Your task — Could you give the data below again, exactly and completely?
● ● ● ●
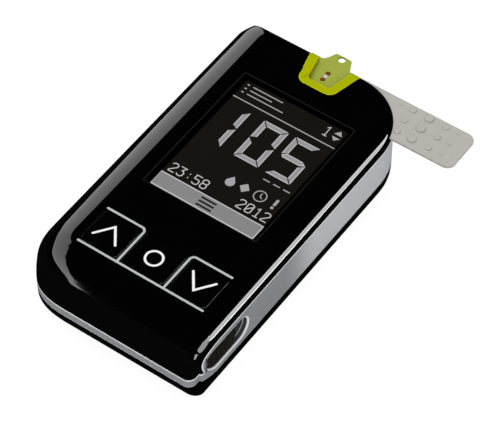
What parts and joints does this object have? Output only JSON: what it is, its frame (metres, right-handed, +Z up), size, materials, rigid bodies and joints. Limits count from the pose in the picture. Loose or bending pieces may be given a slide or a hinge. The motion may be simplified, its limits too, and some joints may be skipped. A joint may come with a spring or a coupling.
{
  "type": "blood glucose meter",
  "caption": "Pocket blood glucose meter with a gloss black case, silver side panel, press keys, strip ejector, battery door and a side-loaded test strip.",
  "frame": {"origin": "centre of the flat bottom face that the meter rests on", "axes": "+X across the meter in the reading direction, towards the silver side panel; +Y along the meter from the nose to the strip port; +Z up out of the display"},
  "size_m": [0.069, 0.097, 0.019],
  "materials": {
    "gloss_black": "high gloss",
    "silver_paint": "satin metallic paint",
    "window_glass": "clear, dark tinted",
    "lcd_glass": "dark",
    "white_plastic": "matte",
    "line_grey": "satin",
    "lime_plastic": "gloss",
    "strip_grey": "satin film",
    "strip_lime": "satin film",
    "electrode_brown": "coated",
    "grip_rubber": "matte",
    "dark_plastic": "matte",
    "spring_steel": "bright",
    "gold_contact": "plated",
    "board_green": "solder mask",
    "cell_sleeve": "foil sleeve"
  },
  "bodies": {
    "housing": {"bottom_cover": "gloss_black", "mid_frame": "silver_paint", "top_cover": "gloss_black", "port_bezel": "lime_plastic", "display_window": "window_glass", "lcd_panel": "lcd_glass", "lcd_frame": "white_plastic", "backlight": "white_plastic", "lcd_connector": "dark_plastic", "key_trim": "line_grey", "key_domes": "spring_steel", "main_board": "board_green", "controller_chip": "dark_plastic", "buzzer": "dark_plastic", "strip_guide": "dark_plastic", "strip_contacts": "gold_contact", "slider_bed": "dark_plastic", "return_spring": "spring_steel", "battery_left": "cell_sleeve", "battery_right": "cell_sleeve", "battery_springs": "spring_steel", "battery_plates": "spring_steel", "case_screws": "spring_steel"},
    "up_button": {"up_key": "gloss_black"},
    "enter_button": {"enter_key": "gloss_black"},
    "down_button": {"down_key": "gloss_black"},
    "ejector": {"ejector_slider": "grip_rubber", "slider_shoe": "dark_plastic", "ejector_rod": "white_plastic"},
    "pusher": {"strip_pusher": "white_plastic"},
    "test_strip": {"strip_handle": "strip_grey", "strip_head": "strip_lime", "strip_electrodes": "electrode_brown"},
    "door": {"battery_door": "gloss_black"}
  },
  "joints": [
    {"name": "up_key_press", "type": "slide", "parent": "housing", "child": "up_button", "axis": [0, 0, -1], "range_m": [0, 0.0003], "stiffness_N_per_m": 4000},
    {"name": "enter_key_press", "type": "slide", "parent": "housing", "child": "enter_button", "axis": [0, 0, -1], "range_m": [0, 0.0003], "stiffness_N_per_m": 4000},
    {"name": "down_key_press", "type": "slide", "parent": "housing", "child": "down_button", "axis": [0, 0, -1], "range_m": [0, 0.0003], "stiffness_N_per_m": 4000},
    {"name": "ejector_slide", "type": "slide", "parent": "housing", "child": "ejector", "axis": [0, 1, 0], "range_m": [0, 0.0038], "stiffness_N_per_m": 400, "deforming": ["return_spring"]},
    {"name": "pusher_slide", "type": "slide", "parent": "housing", "child": "pusher", "axis": [1, 0, 0], "range_m": [0, 0.0038]},
    {"name": "strip_slide", "type": "slide", "parent": "pusher", "child": "test_strip", "axis": [1, 0, 0], "range_m": [0, 0.032]},
    {"name": "door_lift", "type": "slide", "parent": "housing", "child": "door", "axis": [0, 0, -1], "range_m": [0, 0.012]}
  ],
  "couplings": [
    {"joint": "pusher_slide", "follows": "ejector_slide", "ratio": 1}
  ]
}
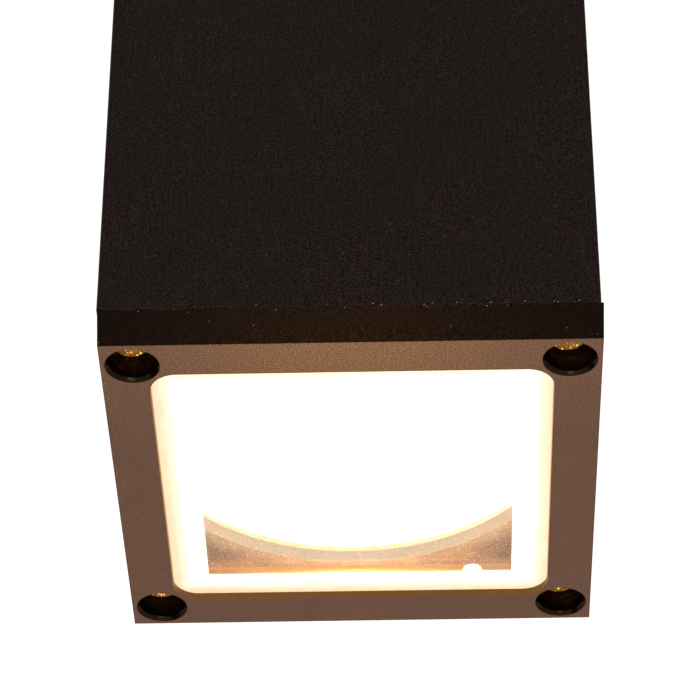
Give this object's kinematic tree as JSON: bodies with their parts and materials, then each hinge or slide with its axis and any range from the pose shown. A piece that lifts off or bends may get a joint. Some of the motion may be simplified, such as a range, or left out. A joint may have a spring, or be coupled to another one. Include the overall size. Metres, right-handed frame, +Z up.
● ● ● ●
Solution —
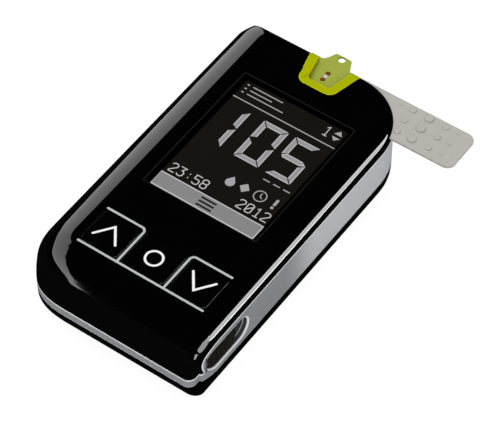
What parts and joints does this object have? Output only JSON: what it is, its frame (metres, right-handed, +Z up), size, materials, rigid bodies and joints. Limits count from the pose in the picture. Loose or bending pieces may be given a slide or a hinge. The motion may be simplified, its limits too, and some joints may be skipped. A joint may come with a spring or a coupling.
{
  "type": "blood glucose meter",
  "caption": "Pocket blood glucose meter with a gloss black case, silver side panel, press keys, strip ejector, battery door and a side-loaded test strip.",
  "frame": {"origin": "centre of the flat bottom face that the meter rests on", "axes": "+X across the meter in the reading direction, towards the silver side panel; +Y along the meter from the nose to the strip port; +Z up out of the display"},
  "size_m": [0.069, 0.097, 0.019],
  "materials": {
    "gloss_black": "high gloss",
    "silver_paint": "satin metallic paint",
    "window_glass": "clear, dark tinted",
    "lcd_glass": "dark",
    "white_plastic": "matte",
    "line_grey": "satin",
    "lime_plastic": "gloss",
    "strip_grey": "satin film",
    "strip_lime": "satin film",
    "electrode_brown": "coated",
    "grip_rubber": "matte",
    "dark_plastic": "matte",
    "spring_steel": "bright",
    "gold_contact": "plated",
    "board_green": "solder mask",
    "cell_sleeve": "foil sleeve"
  },
  "bodies": {
    "housing": {"bottom_cover": "gloss_black", "mid_frame": "silver_paint", "top_cover": "gloss_black", "port_bezel": "lime_plastic", "display_window": "window_glass", "lcd_panel": "lcd_glass", "lcd_frame": "white_plastic", "backlight": "white_plastic", "lcd_connector": "dark_plastic", "key_trim": "line_grey", "key_domes": "spring_steel", "main_board": "board_green", "controller_chip": "dark_plastic", "buzzer": "dark_plastic", "strip_guide": "dark_plastic", "strip_contacts": "gold_contact", "slider_bed": "dark_plastic", "return_spring": "spring_steel", "battery_left": "cell_sleeve", "battery_right": "cell_sleeve", "battery_springs": "spring_steel", "battery_plates": "spring_steel", "case_screws": "spring_steel"},
    "up_button": {"up_key": "gloss_black"},
    "enter_button": {"enter_key": "gloss_black"},
    "down_button": {"down_key": "gloss_black"},
    "ejector": {"ejector_slider": "grip_rubber", "slider_shoe": "dark_plastic", "ejector_rod": "white_plastic"},
    "pusher": {"strip_pusher": "white_plastic"},
    "test_strip": {"strip_handle": "strip_grey", "strip_head": "strip_lime", "strip_electrodes": "electrode_brown"},
    "door": {"battery_door": "gloss_black"}
  },
  "joints": [
    {"name": "up_key_press", "type": "slide", "parent": "housing", "child": "up_button", "axis": [0, 0, -1], "range_m": [0, 0.0003], "stiffness_N_per_m": 4000},
    {"name": "enter_key_press", "type": "slide", "parent": "housing", "child": "enter_button", "axis": [0, 0, -1], "range_m": [0, 0.0003], "stiffness_N_per_m": 4000},
    {"name": "down_key_press", "type": "slide", "parent": "housing", "child": "down_button", "axis": [0, 0, -1], "range_m": [0, 0.0003], "stiffness_N_per_m": 4000},
    {"name": "ejector_slide", "type": "slide", "parent": "housing", "child": "ejector", "axis": [0, 1, 0], "range_m": [0, 0.0038], "stiffness_N_per_m": 400, "deforming": ["return_spring"]},
    {"name": "pusher_slide", "type": "slide", "parent": "housing", "child": "pusher", "axis": [1, 0, 0], "range_m": [0, 0.0038]},
    {"name": "strip_slide", "type": "slide", "parent": "pusher", "child": "test_strip", "axis": [1, 0, 0], "range_m": [0, 0.032]},
    {"name": "door_lift", "type": "slide", "parent": "housing", "child": "door", "axis": [0, 0, -1], "range_m": [0, 0.012]}
  ],
  "couplings": [
    {"joint": "pusher_slide", "follows": "ejector_slide", "ratio": 1}
  ]
}
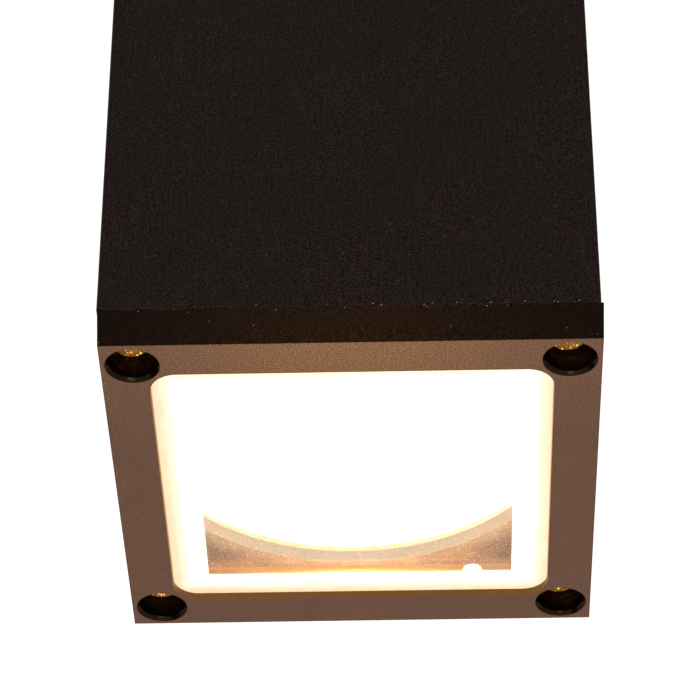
Give this object's kinematic tree as JSON: bodies with their parts and materials, then each hinge or slide with its axis and any range from the pose shown. A piece that lifts off or bends may get a joint. Some of the motion may be simplified, such as a range, or left out. A joint may have a spring, or be coupled to another one. Include the overall size. Metres, right-handed frame, +Z up.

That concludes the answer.